You see, today (technically yesterday) was my day with my kids. As you all know, my kids live with their father so I have limited time with them. So I try to fill in as much of a weeks activity into one day. That includes time at the play place at BK after breakfast. 

As usual I get the "are they all yours?" And I of course answer the common "yes" and then the conversation moves further and then I'm asked this question...

"Don't you miss them?"

And I didn't have an answer aside from "of course" and proceeded to spend the rest of the morning with my children. 

I have never been asked this question before. Shocking, I know. 

I didn't know how to answer. I was stuck. Actually, I knew what I wanted to say, I just couldn't say it. Not at that moment, not in front of my kids.  

It bothered me all day. It is still bothering me to the point that I am still awake at 1:14am after a long drive home and the thoughts are pounding away in my head. 

I want to get this off my chest so I'm going to write a letter to this woman. She might not read it but this is to anyone who will ask me in the future and maybe, to myself...

Dear lady,

Do I miss my children? 

Really? Did you just ask me that?

Of course I miss them!! 

I miss them like I would miss the air to breathe or water to quench my thirst. 

I miss being able to wake them up in the mornings and argue with them about hurrying up for school because they are going to miss the bus. 

I miss the fact that my oldest daughter is growing up and instead of coming to me for advice she has to turn to someone else. I miss the fact that the same eldest daughter treats me like a baby sitter and not her mother and no matter what I do to get to through to her I just can't. 

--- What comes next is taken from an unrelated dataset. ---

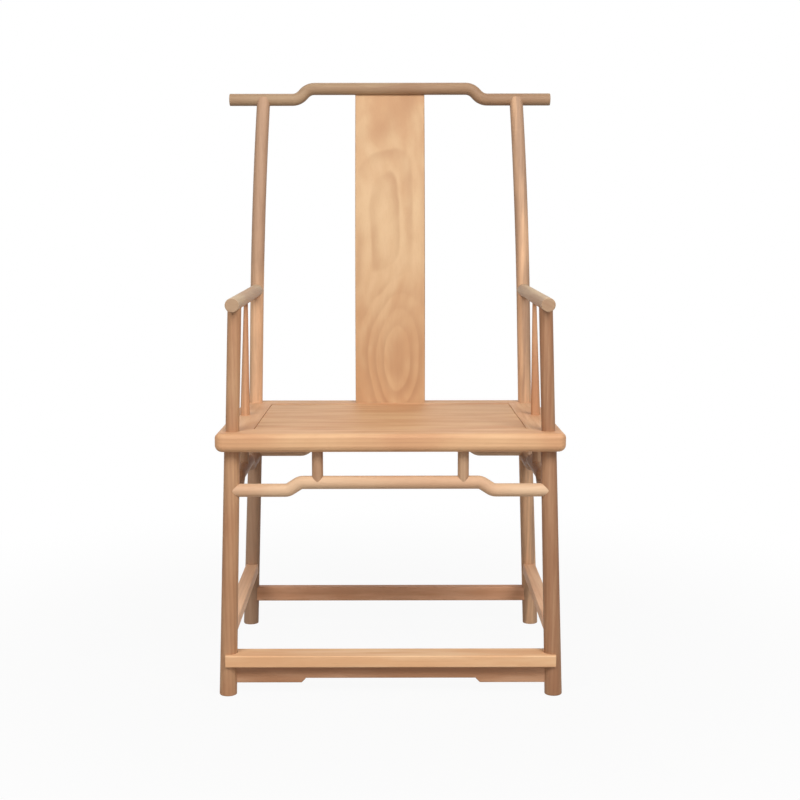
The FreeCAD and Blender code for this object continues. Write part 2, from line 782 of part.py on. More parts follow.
def bar(name, side, half, low, height, depth, distance, swing="0 deg"):
    """A bar along a side, swung in plan about the chair's centre where its two legs splay unequally."""
    body = doc.addObject("PartDesign::Body", f"{name}_stock")
    section = rectangle(
        body, f"{name}_section", "YZ_Plane", ("0", f"-({distance})", f"{low} + {height} / 2"), depth, height
    )
    pad(body, f"{name}_bar", section, f"2 * ({half})", symmetric=True)
    soften(body, f"{name}_edges", "bar_round", lambda edge: edge.BoundBox.XLength > amount(half))
    body.Placement.Rotation = FreeCAD.Rotation(UP, TURNS[side])
    bind(body, "Placement.Rotation.Angle", f"{TURNS[side]} deg + {swing}")
    blanks[name] = body
    copes[name] = corner_rooms(side)
    middle = f"({low} + {height} / 2)"
    for hand, corner in zip((-1, 1), CORNERS[side]):
        tenon(
            name,
            f"leg_{corner}",
            ("tenon_length", "tenon_thickness", f"{height} - 2 * tenon_shoulder"),
            (f"{hand} * ({reach(side, middle)} - tenon_stop - tenon_length / 2)", f"-({distance})", middle),
            side,
        )


RAIL_MIDDLE = "(foot_rail_low + foot_rail_height / 2)"
RAIL_ALONG = offset("front", RAIL_MIDDLE)
RAIL_SECTION = ("foot_rail_low", "foot_rail_height", "foot_rail_depth")
bar("foot_rail", "front", "foot_rail_half", *RAIL_SECTION, RAIL_ALONG)
for side in ("left", "right", "rear"):
    kind = "rear_bar" if side == "rear" else "side_bar"
    low, height, depth = f"{kind}_low", f"{kind}_height", f"{kind}_depth"
    middle = f"({low} + {height} / 2)"
    half = reach(side, middle)
    swing = "0 deg"
    if side in HANDS:
        widening = f"(rear_splay - front_splay) * (seat_under - {middle}) / (2 * {half})"
        swing = f"{-HANDS[side]} * atan({widening})"
    bar(f"foot_stretcher_{side}", side, half, low, height, depth, offset(side, middle), swing)


# Apron under the foot rail, deeper at its ends

def foot_apron():
    body = doc.addObject("PartDesign::Body", "foot_apron_stock")
    half = reach("front", "foot_rail_low")
    tall = "(foot_rail_low - apron_low)"
    board = rectangle(
        body,
        "apron_outline",
        "XZ_Plane",
        ("0", f"-{RAIL_ALONG}", f"apron_low + {tall} / 2"),
        f"2 * {half}",
        tall,
    )
    pad(body, "apron_board", board, "apron_thickness", symmetric=True)
    relief = rectangle(
        body,
        "apron_relief_outline",
        "XZ_Plane",
        ("0", f"-{RAIL_ALONG}", "apron_low"),
        "2 * apron_relief_half",
        "2 * apron_relief",
    )
    pocket(body, "apron_hollow", relief, "2 * apron_thickness", symmetric=True)

    def step_edge(edge):
        at_step = near(abs(edge.CenterOfMass.x), amount("apron_relief_half"))
        return at_step and level(edge, amount("apron_low"))

    def lower_arris(edge):
        faces_out = near(abs(edge.CenterOfMass.y + amount(RAIL_ALONG)), amount("apron_thickness / 2"))
        middle = edge.CenterOfMass
        inside = abs(middle.x) < amount(half) - amount("joint_gap")
        return faces_out and inside and middle.z < amount("foot_rail_low - joint_gap")

    soften(body, "apron_steps", "apron_chamfer", step_edge, "Chamfer")
    soften(body, "apron_arris", "apron_round", lower_arris)
    return body


blanks["foot_apron"] = foot_apron()
copes["foot_apron"] = corner_rooms("front")
tongue_half = f"({reach('front', RAIL_MIDDLE)} - foot_radius - tenon_length)"
tenon(
    "foot_apron",
    "foot_rail",
    (f"2 * {tongue_half}", "apron_thickness / 2", "tenon_thickness"),
    ("0", f"-{RAIL_ALONG}", "foot_rail_low"),
)


# Arms: straight rods from the front overhang back to the rear post

def arm(name, hand, grow="0"):
    body = doc.addObject("PartDesign::Body", name)
    section = circle(body, f"{name}_section", "XY_Plane", ("0", "0", "0"), f"arm_radius + {grow}")
    pad(body, f"{name}_rod", section, slant("arm_root - arm_tip", "arm_widening", "arm_climb"))
    if grow == "0":
        soften(body, f"{name}_round", "end_round", lambda edge: level(edge, 0))
    yaw = f"-atan({hand} * arm_widening)"
    tip = (f"{hand} * arm_front_across", "arm_tip", "arm_front_height")
    aim(body, tip, yaw=yaw, roll=f"atan(arm_climb * cos({yaw})) - 90 deg")
    return body


def spindle(name, hand):
    """A tapered spindle, started inside the seat rail that then trims its foot."""
    lean = f"{-hand} * spindle_lean"
    height = "spindle_top - seat_height + overrun"
    cone = turned_cone(name, "spindle_foot_radius", "spindle_head_radius", slant(height, lean, "0"))
    root = (f"{hand} * (neck_across + spindle_lean * overrun)", "spindle_along", "seat_height - overrun")
    stand(cone, root, lean, "0")
    return cone


for side, hand in HANDS.items():
    arm_name = f"arm_{side}"
    blanks[arm_name] = arm(f"{arm_name}_stock", hand)
    arm_room = arm(f"{arm_name}_room", hand, "joint_gap")
    copes[arm_name] = [post_rooms[f"rear_{side}"]]
    tenon(
        arm_name,
        f"leg_rear_{side}",
        ("tenon_thickness", "tenon_length", "2 * (arm_radius - tenon_shoulder)"),
        (f"{hand} * arm_rear_across", "arm_root - tenon_length / 2", "arm_rear_height"),
    )
    front_leg = f"leg_front_{side}"
    copes[front_leg] = [arm_room]
    peg(
        front_leg,
        arm_name,
        "post_peg_radius",
        f"{hand} * (neck_across - front_lean * (front_post_top - seat_under))",
        "-(neck_along - deep_splay * (front_post_top - seat_under))",
        "front_post_top - arm_radius - tenon_shoulder",
        "front_post_top",
    )
    spindle_name = f"arm_spindle_{side}"
    blanks[spindle_name] = spindle(f"{spindle_name}_stock", hand)
    copes[spindle_name] = [arm_room, slab]
    head = f"{hand} * spindle_head_across"
    peg(
        spindle_name,
        arm_name,
        "thin_peg_radius",
        head,
        "spindle_along",
        "spindle_top - arm_radius - tenon_shoulder",
        "spindle_top - tenon_shoulder",
    )
    peg(
        spindle_name,
        f"seat_rail_{side}",
        "peg_radius",
        f"{hand} * neck_across",
        "spindle_along",
        "seat_height - peg_depth",
        "seat_height + peg_depth",
    )
    rear_leg = f"leg_rear_{side}"
    copes[rear_leg] = [crest_room]
    peg(
        rear_leg,
        "crest_rail",
        "thin_peg_radius",
        f"{hand} * (neck_across - rear_lean * (crest_height - seat_under))",
        "crest_back",
        "crest_height - crest_radius - tenon_shoulder",
        "crest_height",
    )


# Splat: a flat board bent to the same kind of line as the rear posts, housed under the crest rail a
# little behind its middle

def splat():
    body = doc.addObject("PartDesign::Body", "splat_board")
    foot = ("0", "splat_foot_back", "seat_height")
    section = rectangle(body, "splat_section", "XY_Plane", foot, "splat_width", "splat_thickness")
    path = bent_path(
        body,
        "splat_path",
        foot,
        "splat_bend_above",
        "crest_back + splat_set - splat_foot_back",
        "crest_top - splat_set - seat_height",
    )
    pipe(body, "splat_bent", section, path)

    def long_edge(edge):
        return edge.BoundBox.ZLength > amount("splat_bend_above / 2")

    soften(body, "splat_edges", "splat_round", long_edge)
    return body


blanks["back_splat"] = splat()
copes["back_splat"] = [crest_room]
tenon(
    "back_splat",
    "seat_rail_rear",
    ("splat_tenon_width", "splat_tenon_thickness", "2 * peg_depth"),
    ("0", "splat_foot_back", "seat_height"),
)
tenon(
    "back_splat",
    "crest_rail",
    ("splat_tenon_width", "splat_tenon_thickness", "crest_radius"),
    ("0", "crest_back + splat_set / 2", "crest_top - crest_radius + tenon_shoulder / 2"),
)

# Each piece: its stock, coped to what it meets, with its tenons on and its mortises cut
pieces = []
for name, stock in blanks.items():
    piece = stock
    if name in copes:
        piece = less(f"{name}_coped", piece, copes[name])
    if name in tenons:
        piece = joined(f"{name}_tenoned", [piece] + tenons[name])
    cuts = mortises.get(name, []) + bores.get(name, [])
    if cuts:
        piece = less(f"{name}_mortised", piece, cuts)
    pieces.append((name, piece))
doc.recompute()

os.makedirs("parts", exist_ok=True)
for name, piece in pieces:
    piece.Label = name
    bind(piece, "Placement.Base.y", "seat_centre")
doc.recompute()
faults = [thing.Name for thing in doc.Objects if {"Invalid", "Error"} & set(thing.State)]
for name, piece in pieces:
    if piece.Shape.isNull() or not piece.Shape.isValid() or len(piece.Shape.Solids) != 1:
        faults.append(f"{name}: {len(piece.Shape.Solids)} solids")
if faults:
    raise RuntimeError("not built: " + ", ".join(faults))
for name, piece in pieces:
    piece.Shape.exportStep(f"parts/{name}.step")
print(len(pieces), "pieces")
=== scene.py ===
import math

import bpy
from mathutils import Matrix, Vector

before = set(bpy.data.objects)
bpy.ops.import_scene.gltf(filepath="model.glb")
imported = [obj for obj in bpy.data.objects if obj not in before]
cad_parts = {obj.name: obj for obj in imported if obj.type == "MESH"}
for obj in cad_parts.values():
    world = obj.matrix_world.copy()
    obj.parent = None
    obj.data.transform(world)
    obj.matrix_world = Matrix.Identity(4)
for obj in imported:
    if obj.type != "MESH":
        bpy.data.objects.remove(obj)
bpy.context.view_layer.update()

# The looks of a yoke-back armchair in pale elm: the finish of each piece, the light and the camera.
# Lengths are in metres, and MM turns millimetres into them.

MM = 0.001


def colour(code):
    """A linear colour from an sRGB hex code."""
    shares = [int(code[first:first + 2], 16) / 255 for first in (1, 3, 5)]
    linear = [share / 12.92 if share <= 0.04045 else ((share + 0.055) / 1.055) ** 2.4 for share in shares]
    return linear + [1]


def add(tree, kind, sockets=(), **settings):
    """Adds a node with its settings, and gives each listed socket a value or a link."""
    made = tree.nodes.new("ShaderNode" + kind)
    for setting, value in settings.items():
        setattr(made, setting, value)
    for socket, value in dict(sockets).items():
        if isinstance(value, bpy.types.NodeSocket):
            tree.links.new(value, made.inputs[socket])
        else:
            made.inputs[socket].default_value = value
    return made


# Elm, planed and sanded, with a hardwax oil rubbed in: warm tan heartwood, straight grain on the
# rods, a swirling figure on the wide splat, open pores that break a satin sheen

WOOD_IOR = 1.5
WOOD_SHEEN = 0.35
WOOD_DULLNESS = 0.56
PORE_DULLNESS = 0.7
PORE_BITE = 0.3
PORE_DEPTH = 0.12 * MM
CUT_END_DARKNESS = 0.55

# Pores are 0.2 mm wide and fibres 0.1 mm, and both are drawn wider so that they show
PORE_WIDTH = 0.8 * MM
PORE_LENGTH = 20 * MM
FIBRE_WIDTH = 2.6 * MM
FIBRE_LENGTH = 150 * MM

# A year's ring darkens from one share of its width to another, and fades over the rest
RING_DARKENS = 0.15
RING_DARKEST = 0.8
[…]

Just getting her to look at me and smile and hear an audible "I love you" that was prompted not spontaneous breaks my heart into a million pieces. 

So yes, I miss them. 

I miss tucking them into bed and kissing them goodnight. 

I also miss the connection I had with my first son, the child everyone said was going to be a mama's boy. That connection is now replaced with the following statement when I tried to have a conversation with him "I don't feel comfortable being alone with you."

I miss checking their homework and making sure that they brushed their teeth before bed. 

I miss watching my second son meet his milestones even at the age of 9 or make connections with the world around him. I find myself watching him from afar and not knowing how to connect with him anymore. I just stand in awe of this amazing child that is so far out of my reach. 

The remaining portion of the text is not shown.